Espionage is part of the picture when it comes to war. Nations would send ordinary-looking, unexpected people to gather intelligence reports and information that they could use to get a few steps ahead of the enemies. There were even double agents who worked as spies pretending to be spies of the enemy. It was a whirlwind of lies and deception that it was really hard to tell who was working for the government with a secret agenda and who genuinely wanted to help. As proof, here are some wartime secret agents that you didn’t really expect:

Graham Greene

Graham Greene
Graham Greene in 1975. (FOTO:FORTEPAN / Magyar Hírek folyóiratCC BY-SA 3.0, via Wikimedia Commons)

The English writer and journalist regarded by man as one of the 20th century’s leading English novelists who wrote “Brighton Rock,” “Our Man In Havana,” and “Dr. Fischer of Geneva,” and some more well-known books turned out to be one of the secret agents for MI6 once, in 1941. For more than a year, he stayed in Freetown, Sierra Leone, to search for ships sailing from Africa to Germany, find out if diamonds and other documents were being smuggled, and monitor Vichy forces in French Guinea. These experiences of his in West Africa helped him write his best-selling novel “The Heart of the Matter.” In 1943, he went back to London and worked for MI6 under the supervision of Harold “Kim” Philby, the British spymaster who turned out to be a long-term mole that was exposed in 1963.

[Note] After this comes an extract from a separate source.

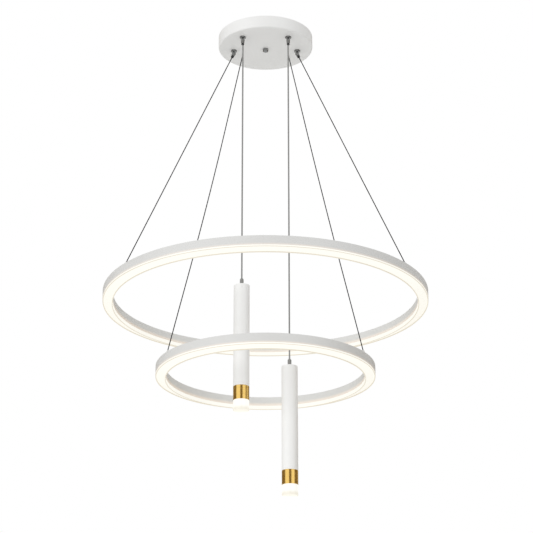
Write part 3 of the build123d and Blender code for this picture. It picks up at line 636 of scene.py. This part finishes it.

In 1957, he played a small role in helping the revolutionaries after Fidel Castro began his final revolutionary assault of the Batista regime. He worked as a secret courier for warm clothes that the rebels hiding in the hills needed so much during the Cuban winter.

Josephine Baker

Joséphine Baker
Joséphine Baker photographiée par Paul Nadar. (Paul Nadar , Public domain, via Wikimedia Commons)

The American-born French entertainer who also became the first black woman to star in a major film called “Siren of the Tropics” in 1927, as it turned out, was a French Resistance agent.